6 Şubat depremlerine dair yargılamalar sürerken tarihe not düşen savunmalar da ortaya çıkıyor.
6 Şubat'ta meydana gelen depremde yıkılan ve 51 can kaybının yaşandığı Cemil Çapar Apartmanı'na ilişkin davada müteahhit Mehmet Özkan, 100 bina yaptığını ve en az zayiatın kendisinde olduğunu savundu.
Hatay’ın Antakya ilçesi Esentepe mahallesinde 51 kişinin hayatını kaybettiği ve enkazında yangın çıkması sebebiyle çok sayıda cenazeye ulaşılamayan Cemil Çapar Apartmanı'nıyla ilgili davanın dördüncü duruşması Hatay 3'üncü Ağır Ceza Mahkemesi’nde görüldü.
BİR TEK BU BİNA YIKILMIŞ!
Tutuklu sanık Müteahhit Mehmet Özkan ve binanın inşaat mühendisi, şantiye şefi, mimari proje sorumlusu Mehmet Güçlü Bilişim Sistemi (SEGBİS) ile katılırken, diğer sanıklar ve müdafileri, müştekiler ile avukatları mahkeme salonunda hazır bulundu.
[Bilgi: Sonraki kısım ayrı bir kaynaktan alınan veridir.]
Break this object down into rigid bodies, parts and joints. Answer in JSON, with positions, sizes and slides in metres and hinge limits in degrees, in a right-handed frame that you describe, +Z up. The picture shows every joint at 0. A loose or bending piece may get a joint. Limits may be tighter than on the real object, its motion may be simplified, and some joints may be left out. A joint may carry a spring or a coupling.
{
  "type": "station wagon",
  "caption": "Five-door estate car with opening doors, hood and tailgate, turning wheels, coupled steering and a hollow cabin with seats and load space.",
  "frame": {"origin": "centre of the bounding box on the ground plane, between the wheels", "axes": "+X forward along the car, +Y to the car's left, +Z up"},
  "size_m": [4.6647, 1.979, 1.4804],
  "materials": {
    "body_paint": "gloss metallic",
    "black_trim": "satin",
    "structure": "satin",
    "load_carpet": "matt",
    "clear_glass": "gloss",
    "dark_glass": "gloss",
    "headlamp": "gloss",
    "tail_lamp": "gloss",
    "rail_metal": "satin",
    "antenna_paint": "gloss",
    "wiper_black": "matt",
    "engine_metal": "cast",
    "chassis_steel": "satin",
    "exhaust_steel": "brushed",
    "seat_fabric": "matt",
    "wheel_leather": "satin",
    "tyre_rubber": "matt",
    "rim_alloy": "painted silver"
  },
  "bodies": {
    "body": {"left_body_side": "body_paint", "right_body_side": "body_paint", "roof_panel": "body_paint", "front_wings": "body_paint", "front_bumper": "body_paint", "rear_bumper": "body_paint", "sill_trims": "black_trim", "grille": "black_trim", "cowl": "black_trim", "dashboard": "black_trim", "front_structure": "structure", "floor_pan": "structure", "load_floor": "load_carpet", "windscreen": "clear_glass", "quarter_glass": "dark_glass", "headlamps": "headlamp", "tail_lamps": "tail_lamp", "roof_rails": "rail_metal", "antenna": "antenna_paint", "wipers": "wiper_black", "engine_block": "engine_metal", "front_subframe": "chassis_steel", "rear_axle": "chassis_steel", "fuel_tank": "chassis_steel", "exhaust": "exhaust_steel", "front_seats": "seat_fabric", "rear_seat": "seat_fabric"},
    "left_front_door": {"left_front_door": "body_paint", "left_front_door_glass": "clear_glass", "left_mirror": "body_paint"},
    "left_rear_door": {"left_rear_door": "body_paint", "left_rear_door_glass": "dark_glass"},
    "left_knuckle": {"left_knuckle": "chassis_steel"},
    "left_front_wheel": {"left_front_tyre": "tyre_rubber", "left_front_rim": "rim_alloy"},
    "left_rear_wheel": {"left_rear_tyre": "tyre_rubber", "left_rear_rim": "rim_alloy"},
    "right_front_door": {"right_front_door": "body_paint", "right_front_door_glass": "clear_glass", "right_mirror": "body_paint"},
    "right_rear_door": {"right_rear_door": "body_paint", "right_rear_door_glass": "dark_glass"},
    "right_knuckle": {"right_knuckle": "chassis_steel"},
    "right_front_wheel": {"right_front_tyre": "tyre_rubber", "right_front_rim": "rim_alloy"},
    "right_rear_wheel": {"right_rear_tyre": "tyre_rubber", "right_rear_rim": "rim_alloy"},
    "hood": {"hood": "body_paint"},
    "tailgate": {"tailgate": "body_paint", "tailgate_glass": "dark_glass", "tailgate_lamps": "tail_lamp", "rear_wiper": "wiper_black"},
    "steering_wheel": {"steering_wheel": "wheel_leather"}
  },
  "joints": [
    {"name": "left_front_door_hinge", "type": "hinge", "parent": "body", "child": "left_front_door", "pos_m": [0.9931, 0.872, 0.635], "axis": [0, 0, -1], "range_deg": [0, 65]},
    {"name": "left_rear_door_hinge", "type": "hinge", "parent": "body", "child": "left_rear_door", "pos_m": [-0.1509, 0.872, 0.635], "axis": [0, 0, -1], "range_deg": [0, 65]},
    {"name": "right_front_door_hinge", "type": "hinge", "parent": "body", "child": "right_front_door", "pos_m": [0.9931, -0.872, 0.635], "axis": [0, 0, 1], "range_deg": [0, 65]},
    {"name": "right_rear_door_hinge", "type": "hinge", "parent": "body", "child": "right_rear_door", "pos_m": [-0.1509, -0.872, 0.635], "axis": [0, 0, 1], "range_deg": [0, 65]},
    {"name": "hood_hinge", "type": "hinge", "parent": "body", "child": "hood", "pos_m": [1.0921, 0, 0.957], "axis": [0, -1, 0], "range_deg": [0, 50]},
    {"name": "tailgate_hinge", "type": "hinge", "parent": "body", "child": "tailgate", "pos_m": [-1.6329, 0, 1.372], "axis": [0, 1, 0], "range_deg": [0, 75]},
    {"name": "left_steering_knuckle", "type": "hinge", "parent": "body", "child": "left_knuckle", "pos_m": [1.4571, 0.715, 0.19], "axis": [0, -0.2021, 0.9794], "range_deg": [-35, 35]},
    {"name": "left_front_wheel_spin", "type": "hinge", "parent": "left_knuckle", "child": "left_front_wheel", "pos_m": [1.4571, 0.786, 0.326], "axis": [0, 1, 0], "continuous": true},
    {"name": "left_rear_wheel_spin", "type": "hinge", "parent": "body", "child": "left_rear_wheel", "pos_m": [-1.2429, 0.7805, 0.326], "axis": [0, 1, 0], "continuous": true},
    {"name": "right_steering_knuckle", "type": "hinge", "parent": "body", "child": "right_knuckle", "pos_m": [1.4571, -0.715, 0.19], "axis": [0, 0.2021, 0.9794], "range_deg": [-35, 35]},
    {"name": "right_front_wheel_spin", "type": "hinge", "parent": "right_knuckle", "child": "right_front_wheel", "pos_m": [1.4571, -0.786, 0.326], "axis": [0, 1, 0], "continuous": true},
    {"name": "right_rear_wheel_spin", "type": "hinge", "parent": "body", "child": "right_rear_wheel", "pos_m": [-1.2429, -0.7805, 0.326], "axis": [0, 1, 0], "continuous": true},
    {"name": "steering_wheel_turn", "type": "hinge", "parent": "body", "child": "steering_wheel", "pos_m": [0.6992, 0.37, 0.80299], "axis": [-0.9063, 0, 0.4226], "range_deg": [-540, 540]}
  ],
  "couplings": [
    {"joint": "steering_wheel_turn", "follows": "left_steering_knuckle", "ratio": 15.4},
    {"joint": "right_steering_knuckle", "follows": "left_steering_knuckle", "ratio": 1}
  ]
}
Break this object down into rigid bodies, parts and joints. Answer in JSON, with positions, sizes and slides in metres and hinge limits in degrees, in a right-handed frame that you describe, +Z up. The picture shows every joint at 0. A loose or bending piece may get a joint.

Bir önceki celsedeki savunmasına ek olarak Mehmet Özkan, proje yaptıklarını, yapı denetimin kontrol ettiğini, Çevre ve Şehircilik Bakanlığı’ndan geçtiğini söyledi. 100 tane bina yaptığını ve en az zaiyatın kendisinde olduğunu savunan Özkan, “Ben kötü iş yapsam diğerleri de yıkılırdı. Depremin nereyi yıkıp yıkmayacağını kimse bilemez. Bir tek bu bina yıkıldı, diğer binalarımın hiçbirinde sorun yok” diye konuştu.
16 aydır tutuklu olan Özkan kaçma imkanına sahip olmasına rağmen kaçmamış olmasını da masumluğunun kanıtı olarak sundu.
OYSA TESLİM OLMAMIŞ, YAKALANMIŞ
Müşteki Avukat Seher Eriş, Kırıkhan ve Adana’da görülen deprem davalarında “olası kast” ile yargılama olduğunu, bu dosyada da cezalandırmanın taksir değil olası kasta evrilmesi gerektiğini kaydetti.
Özkan’ın 6’ncı aydaki duruşmada, “suçlu olsam kaçardım” dediğini hatırlatan Eriş, Özkan’ın yakalama kararı ile yakalandığını belirtti. Delillerin hala tam toplanmadığını, saklama ve karartmanın bu aşamada söz konusu olabileceğini vurgulayan Eriş, “Türkiye toplumu bu davaları izliyor. Hukuka aykırı tahliye kararları verilince, sonra sanığa bir daha ulaşılamaması adil değil. Başka ölümlü binaları da var. Sanığın tahliyesi demek başka duruşmalara katılmayacak anlamını taşır. Ayrıca o çevrede yıkılan tek bina da budur. Suç vasfı açısında yeterli delil teşkil ediyor” diye konuştu.
Mahkeme tutukluluğa devam kararı ile duruşmayı 28 Şubat’a ertelendi.